Ik heb een vriendin, Ingrid, die met een vlotte babbel gesierd is. Bovendien heeft ze altijd wel een grapje klaarzitten. Als je in haar gezelschap vertoeft, vliegen de kwinkslagen je klitsklats om de oren en deelt ze woordspelingen uit als waren het strooibiljetten.
We waren in Colruyt. De kassabediende die ons aan de kassa bediende ─ hoe kom ik erop? ─ leek me een nogal afgesloten type. Er kwam immers geen woord over zijn lippen, laat staan dat hij een glimlachje in stelling bracht.
“Die heeft vannacht niet gemogen”, fluisterde Ingrid me toe.
Iets later vertrok ze met de winkelwaar naar de auto op de parkeerplaats, terwijl ik achterbleef om die te betalen. De kassier leek plots te ontdooien. Opeens had hij wel een aardige manier van doen. Dat vertelde ik aan mijn vriendin toen ik me bij haar voegde.
“Dan zal ’t wel een homo zijn”, luidde haar commentaar.
Kort daarna bevonden we ons in een apotheek, waar Ingrid onder meer een tube triAnal bestelde: een zalf die personen met aanleg voor aambeien graag in de groeve tussen hun kadetjes aanbrengen.
─”Er bestaan aangenamere producten”, zei het vrouwmens dat daar op dat moment de dienst uitmaakte.
Aangezien dat gebeurde ten aanhoren van allen daar aanwezig vond ik dat een hogelijk ongepaste opmerking.
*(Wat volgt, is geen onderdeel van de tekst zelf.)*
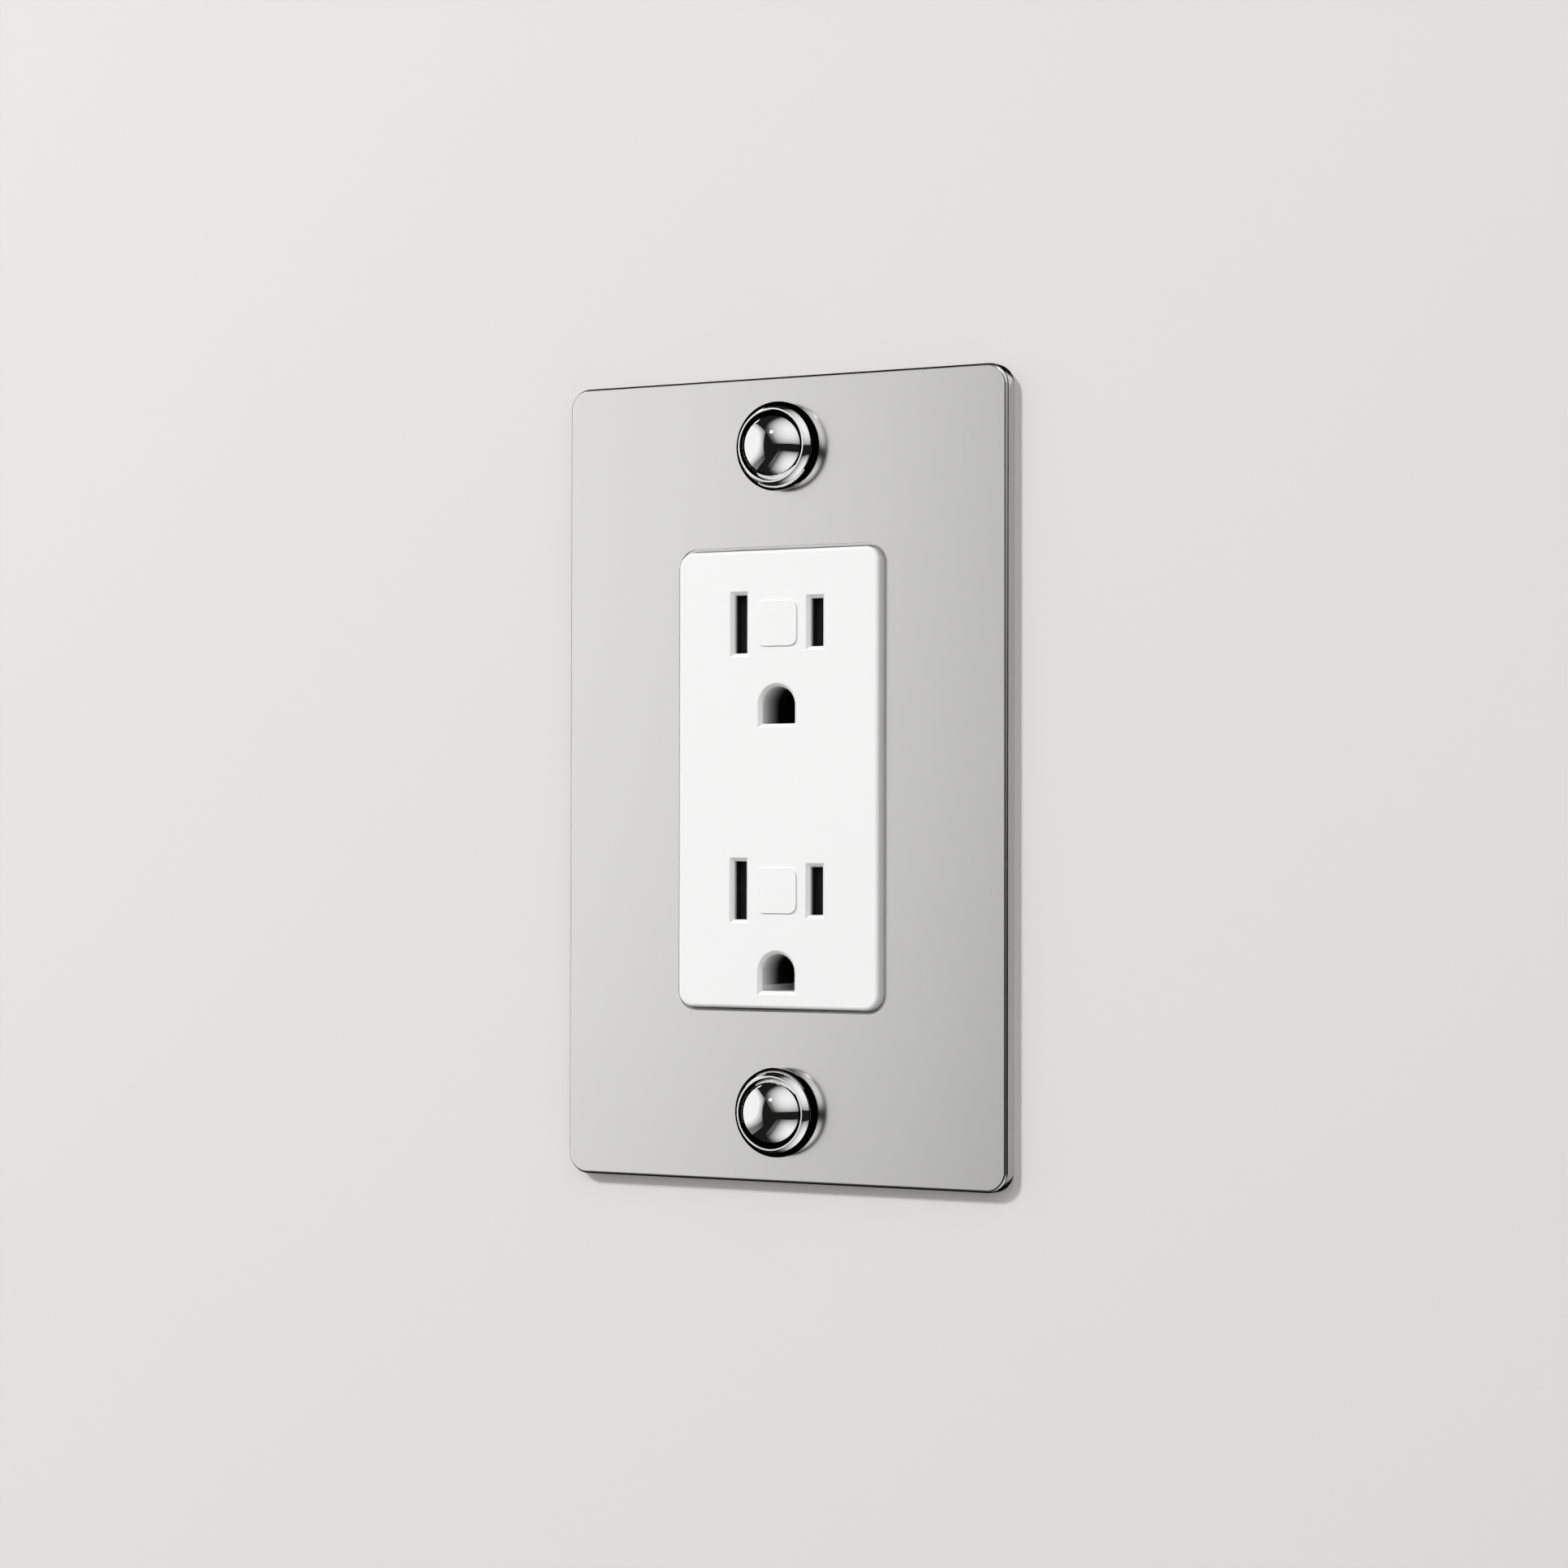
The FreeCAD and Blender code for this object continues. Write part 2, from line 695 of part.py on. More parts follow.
def contact_strip(name, side):
    """Brass strip: two halves joined by screw pads and a break-off tab, a fork for each outlet."""
    inner, outer = f"({CAVITY} - strip_gauge)", CAVITY
    pad_face = f"({CAVITY} + pad_gauge)"
    y = ("strip_front", "strip_back")
    upper_half = ("strip_split", f"{UPPER} + leaf_half + strip_margin")
    lower_half = (f"{LOWER} - leaf_half - strip_margin", "-strip_split")
    parts = [block(mirrored(side, inner, outer), y, half) for half in (upper_half, lower_half)]
    pad_x = mirrored(side, f"({CAVITY} - sink)", pad_face)
    for end in (1, -1):
        pad_z = mirrored(end, "pad_inner", "pad_outer")
        parts.append(block(pad_x, ("pad_front", "pad_back"), pad_z))
    tab_x = mirrored(side, f"({CAVITY} + sink)", f"({CAVITY} + sink + tab_gauge)")
    tab_y = ("terminal_y - tab_half", "terminal_y + tab_half")
    parts.append(block(tab_x, tab_y, ("-pad_inner - sink", "pad_inner + sink")))
    for z0 in OUTLETS.values():
        z = (f"{z0} - leaf_half", f"{z0} + leaf_half")
        near, far = "(blade_offset - blade_gap / 2)", "(blade_offset + blade_gap / 2)"
        leaf_y = ("leaf_front", "leaf_back")
        parts.append(block(mirrored(side, f"{near} - leaf_gauge", near), leaf_y, z))
        parts.append(block(mirrored(side, far, f"{far} + leaf_gauge"), leaf_y, z))
        crossbar = mirrored(side, f"{near} - leaf_gauge", f"{inner} + sink")
        parts.append(block(crossbar, ("leaf_back", "leaf_back + strip_gauge"), z))
    through = mirrored(side, f"{inner} - past", f"{pad_face} + past")
    taps = [
        rod("x", ("terminal_y", f"{end} * terminal_z"), "terminal_thread + running_gap", *through)
        for end in (1, -1)
    ]
    piece(cut(join(*parts), *taps), name)


def terminal(name, side, end):
    """Slotted 8-32 terminal screw and the square clamp plate under its head."""
    place = ("terminal_y", f"{end} * terminal_z")
    seat = f"({CAVITY} + pad_gauge + running_gap)"
    under = f"({seat} + clamp_gauge + running_gap)"
    plate = block(
        mirrored(side, seat, f"({seat} + clamp_gauge)"),
        ("terminal_y - clamp_half", "terminal_y + clamp_half"),
        (f"{end} * terminal_z - clamp_half", f"{end} * terminal_z + clamp_half"),
    )
    through = mirrored(side, f"{seat} - past", f"({seat} + clamp_gauge + past)")
    hole = rod("x", place, "terminal_thread + running_gap", *through)
    piece(cut(plate, hole), f"{name}_clamp_plate")

    top = f"({under} + terminal_rise)"
    shoulder = f"({top} - terminal_crown)"
    rim, crest = "terminal_head", "terminal_head - terminal_crown"
    run = mirrored(side, f"({seat} - terminal_reach)", f"({under} + sink)")
    shank = rod("x", place, "terminal_thread", *run)
    head = rod("x", place, rim, *mirrored(side, under, shoulder))
    ends = (rim, crest) if side > 0 else (crest, rim)
    low, high = mirrored(side, shoulder, top)
    crown = rod("x", place, ends[0], low, high, tip=ends[1])
    drive = block(
        mirrored(side, f"({top} - drive_depth)", f"({top} + past)"),
        ("terminal_y - drive_width / 2", "terminal_y + drive_width / 2"),
        (f"{end} * terminal_z - drive_run", f"{end} * terminal_z + drive_run"),
    )
    piece(cut(join(shank, head, crown), drive), f"{name}_terminal_screw")


def ground_terminal():
    """Green hexagon-headed 8-32 screw and its washer on the strap's tab."""
    face = "-(strap_width / 2)"
    place = ("green_y", "green_z")
    washer_back = f"({face} - running_gap)"
    washer_front = f"({washer_back} - clamp_gauge)"
    through = (f"{washer_front} - past", f"{washer_back} + past")
    hole = rod("x", place, "terminal_thread + running_gap", *through)
    washer = rod("x", place, "clamp_half", washer_front, washer_back)
    piece(cut(washer, hole), "ground_clamp_washer")
    under = f"({washer_front} - running_gap)"
    head = doc.addObject("Part::Prism", "hexagon")
    head.Polygon = 6
    bind(head, "Circumradius", "terminal_head")
    bind(head, "Height", "terminal_rise")
    head.Placement = FreeCAD.Placement(Vector(), TURNED["x"])
    bind(head, "Placement.Base.x", f"{under} - terminal_rise")
    bind(head, "Placement.Base.y", "green_y")
    bind(head, "Placement.Base.z", "green_z")
    shank = rod("x", place, "terminal_thread", f"{under} - sink", f"({face} + green_reach)")
    drive = block(
        (f"{under} - terminal_rise - past", f"{under} - terminal_rise + drive_depth"),
        ("green_y - drive_width / 2", "green_y + drive_width / 2"),
        ("green_z - drive_run", "green_z + drive_run"),
    )
    piece(cut(join(head, shank), drive), "ground_terminal_screw")


def ground_contact():
    """Ground sleeves on a strip, held by two rivets through the body and the strap."""
    floor = "(body_back - body_wall)"
    x = ("-ground_strip_half", "ground_strip_half")
    bottom = f"({LOWER} - ground_drop - ground_strip_margin)"
    top = f"({UPPER} - ground_drop + ground_strip_margin)"
    parts = [block(x, (f"{floor} - strip_gauge", floor), (bottom, top))]
    for z0 in OUTLETS.values():
        centre = f"({z0} - ground_drop)"
        z = (f"{centre} - ground_leaf_half", f"{centre} + ground_leaf_half")
        for side in (1, -1):
            leaf = mirrored(side, "ground_gap / 2", "ground_gap / 2 + leaf_gauge")
            parts.append(block(leaf, ("ground_leaf_front", f"{floor} - strip_gauge"), z))
    holes = [
        rod("y", ("0", place), "rivet", f"{floor} - strip_gauge - past", f"{floor} + past")
        for place in ("rivet_upper", "rivet_lower")
    ]
    piece(cut(join(*parts), *holes), "ground_contact")
    inside = f"({floor} - strip_gauge)"
    outside = "(body_back + strap_gauge)"
    rivets = []
    for place in ("rivet_upper", "rivet_lower"):
        rivets.append(rod("y", ("0", place), "rivet", f"{inside} - sink", f"{outside} + sink"))
        rivets.append(rod("y", ("0", place), "rivet_head", f"{inside} - rivet_rise", inside))
        rivets.append(rod("y", ("0", place), "rivet_head", outside, f"{outside} + rivet_rise"))
    piece(join(*rivets), "ground_rivets")


def shutter(name, z0):
    """Shutter, its tray and its spring: at rest the solid parts lie behind the blade slots."""
    floor = f"({FACE_BACK} + tray_pocket)"
    wall_in = "(tray_half - tray_wall)"
    y = (FACE_BACK, f"({floor} + tray_floor)")
    tray = block(("-tray_half", "tray_half"), y, (f"{z0} - tray_bottom", f"{z0} + tray_top"))
    pocket_x = (f"-{wall_in}", wall_in)
    pocket_y = (f"{FACE_BACK} - past", floor)
    slide_z = (f"{z0} - shutter_half", f"{z0} + shutter_half")
    bay = block(pocket_x, pocket_y, (f"{slide_z[0]} - fit_gap", f"{slide_z[1]} + fit_gap"))
    foot = f"{z0} - tray_bottom - past"
    channel = block(pocket_x, pocket_y, (foot, f"{z0} - shutter_half - channel_rib"))
    gate_x = ("lug_left - lug_clear", "lug_right + shutter_travel + lug_clear")
    gate = block(gate_x, pocket_y, (foot, f"{z0} - shutter_half"))
    window_z = (f"{z0} - tray_window_height / 2", f"{z0} + tray_window_height / 2")
    windows = [
        block(
            (
                f"{s} * blade_offset - tray_window_width / 2",
                f"{s} * blade_offset + tray_window_width / 2",
            ),
            (f"{floor} - past", f"{floor} + tray_floor + past"),
            window_z,
        )
        for s in (1, -1)
    ]
    piece(cut(tray, bay, channel, gate, *windows), f"{name}_shutter_tray")

    slide_y = (f"{FACE_BACK} + running_gap", f"{floor} - running_gap")
    slider = block((f"-({wall_in} - fit_gap)", "shutter_end"), slide_y, slide_z)
    lug = block(
        ("lug_left", "lug_right"),
        (f"{slide_y[0]} + sink", f"{slide_y[1]} - sink"),
        (f"{z0} - spring_drop - lug_tail", f"{z0} - shutter_half + lug_root"),
    )
    passages = [
        block(
            (
                f"{s} * blade_offset - shutter_travel - shutter_window / 2",
                f"{s} * blade_offset - shutter_travel + shutter_window / 2",
            ),
            (f"{FACE_BACK} - past", f"{floor} + past"),
            window_z,
        )
        for s in (1, -1)
    ]
    piece(cut(join(slider, lug), *passages), f"{name}_shutter")

    coil = doc.addObject("Part::Helix", "coil")
    bind(coil, "Pitch", "spring_pitch")
    bind(coil, "Height", f"{wall_in} - lug_right - 2 * (spring_wire + spring_clear)")
    bind(coil, "Radius", "spring_radius")
    wire = doc.addObject("Part::Circle", "wire")
    bind(wire, "Radius", "spring_wire")
    wire.Placement = FreeCAD.Placement(Vector(), Rotation(Vector(1, 0, 0), 90))
    bind(wire, "Placement.Base.x", "spring_radius")
    spring = doc.addObject("Part::Sweep", "spring")
    spring.Sections = [wire]
    spring.Spine = (coil, [])
    spring.Solid = True
    spring.Frenet = True
    spring.Placement = FreeCAD.Placement(Vector(), TURNED["x"])
    bind(spring, "Placement.Base.x", "lug_right + spring_wire + spring_clear")
    bind(spring, "Placement.Base.y", f"({FACE_BACK} + {floor}) / 2")
    bind(spring, "Placement.Base.z", f"{z0} - spring_drop")
    piece(spring, f"{name}_shutter_spring")


def fasteners():
    """Four assembly screws from the back, and two box screws with their retaining washers."""
    screws = []
    tip = f"{POST_FRONT} + assembly_tip"
    for place in POSTS:
        screws.append(rod("y", place, "post_pilot", tip, "body_back + sink"))
        screws.append(rod("y", place, "assembly_head", "body_back", "body_back + assembly_rise"))
    piece(join(*screws), "assembly_screws")

    screws = []
    slots = []
    retainers = []
    holes = []
    ear_back = "(strap_front + strap_gauge)"
    retainer_back = f"({ear_back} + retainer_gauge)"
    neck_end = f"({retainer_back} + neck_clear)"
    top = "(strap_front - box_head_rise)"
    shoulder = f"({top} + box_crown)"
    for end in (1, -1):
        z = f"{end} * box_screw_spacing / 2"
        place = ("0", z)
        screws.append(rod("y", place, "box_neck", "strap_front - sink", f"{neck_end} + sink"))
        screws.append(rod("y", place, "small_thread", neck_end, "box_screw_reach"))
        screws.append(rod("y", place, "box_head", shoulder, "strap_front"))
        screws.append(rod("y", place, "box_head - box_crown_in", top, shoulder, tip="box_head"))
        slots.append(
            block(
                ("-drive_run", "drive_run"),
                (f"{top} - past", f"{top} + box_drive_depth"),
                (f"{z} - box_drive_half", f"{z} + box_drive_half"),
            )
        )
        retainers.append(
            block(
                ("-retainer_half", "retainer_half"),
                (ear_back, retainer_back),
                (f"{z} - retainer_half", f"{z} + retainer_half"),
            )
        )
        holes.append(rod("y", place, "box_neck", f"{ear_back} - past", f"{retainer_back} + past"))
    piece(cut(join(*screws), *slots), "box_screws")
    piece(cut(join(*retainers), *holes), "retaining_washers")


def main():
    wall_plate()
    dome_screw("upper", 1)
    dome_screw("lower", -1)
    face_cover()
    rear_body()
    mounting_strap()
    for name, side in (("hot", 1), ("neutral", -1)):
        contact_strip(f"{name}_contact_strip", side)
        terminal(f"upper_{name}", side, 1)
        terminal(f"lower_{name}", side, -1)
    ground_terminal()
    ground_contact()
    for name, z0 in OUTLETS.items():
        shutter(name, z0)
    fasteners()
    doc.recompute()

    for thing in doc.Objects:
        if {"Invalid", "Error"} & set(thing.State):
            raise ValueError(f"{thing.Label} failed: {thing.State}")
    for thing in pieces:
        if thing.Shape.isNull() or not thing.Shape.isValid() or not thing.Shape.Solids:
            raise ValueError(f"{thing.Label} has no valid solid")
    os.makedirs("parts", exist_ok=True)
    for thing in pieces:
        thing.Shape.exportStep(f"parts/{thing.Label}.step")


main()
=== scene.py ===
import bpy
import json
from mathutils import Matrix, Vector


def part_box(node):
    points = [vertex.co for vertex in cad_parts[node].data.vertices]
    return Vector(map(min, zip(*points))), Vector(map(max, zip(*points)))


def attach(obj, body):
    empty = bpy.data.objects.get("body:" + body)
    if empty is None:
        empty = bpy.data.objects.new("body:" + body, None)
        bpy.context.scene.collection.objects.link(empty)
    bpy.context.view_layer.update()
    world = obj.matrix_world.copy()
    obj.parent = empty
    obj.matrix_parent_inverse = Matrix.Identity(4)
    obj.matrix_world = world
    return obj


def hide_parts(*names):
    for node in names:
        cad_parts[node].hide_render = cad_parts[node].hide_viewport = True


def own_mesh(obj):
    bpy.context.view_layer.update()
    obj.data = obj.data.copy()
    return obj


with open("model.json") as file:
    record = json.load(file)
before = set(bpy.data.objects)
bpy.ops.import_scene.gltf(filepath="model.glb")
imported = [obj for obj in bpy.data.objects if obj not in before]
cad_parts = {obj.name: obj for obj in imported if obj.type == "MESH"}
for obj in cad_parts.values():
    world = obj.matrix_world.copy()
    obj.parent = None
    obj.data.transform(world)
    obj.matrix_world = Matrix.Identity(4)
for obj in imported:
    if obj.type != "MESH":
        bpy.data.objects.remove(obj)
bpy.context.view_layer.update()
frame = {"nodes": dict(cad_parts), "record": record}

import json
import math

import bmesh
import bpy
from mathutils import Matrix, Vector

scene = bpy.context.scene
scene.view_settings.view_transform = "Standard"

# ---------------------------------------------------------------------------------------
# The camera stands about 56 cm away, to the right of the plate and level with it, and
# looks back at it through a long lens.
MM = 0.001
camera_yaw, camera_pitch, camera_roll = 0.5123, -0.0165, 0.0018
camera_reach, camera_aside, camera_up = 562.57, 0.3648, -0.7249
camera_lens, camera_film = 88.685, 36.0

plate_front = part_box("wall_plate")[0][1]
toward = Vector((
    math.sin(camera_yaw) * math.cos(camera_pitch),
    -math.cos(camera_yaw) * math.cos(camera_pitch),
    math.sin(camera_pitch),
))
aside = (-toward).cross(Vector((0, 0, 1))).normalized()
above = aside.cross(-toward)
across = aside * math.cos(camera_roll) + above * math.sin(camera_roll)
upward = above * math.cos(camera_roll) - aside * math.sin(camera_roll)
stand = (aside * camera_aside + above * camera_up + toward * camera_reach) * MM
stand.y += plate_front
eye = bpy.data.cameras.new("camera")
eye.lens, eye.sensor_width = camera_lens, camera_film
eye.clip_start, eye.clip_end = 0.01, 20.0
camera = bpy.data.objects.new("camera", eye)
camera.matrix_world = Matrix.Translation(stand) @ Matrix(
    (across, upward, toward)
).transposed().to_4x4()
scene.collection.objects.link(camera)
scene.camera = camera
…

─”Ik vind de smaak ervan nochtans heel lekker”, repliceerde Ingrid laconiek.
Ik lag in een deuk. Het scheelde niet veel of men moest me reanimeren. Je had dat vrouwmens moeten zien kijken. Alsof ze snot zag branden.
Terwijl ze toch bezig was, diste Ingrid me vervolgens nog een vermakelijke anekdote op. Toen ze op een keer zeer tegen haar zin in een ziekenhuisbed vertoefde, had haar kamergenote een zetpil aangereikt gekregen. Pas toen zij er zich over beklaagde dat het ding wel heel vies smaakte en bovendien hardnekkig aan haar verhemelte bleef kleven, bleek dat ze het tuigje in de verkeerde lichaamsopening ondergebracht had.
Ingrid was toen bijna uit haar bed gerold van het lachen.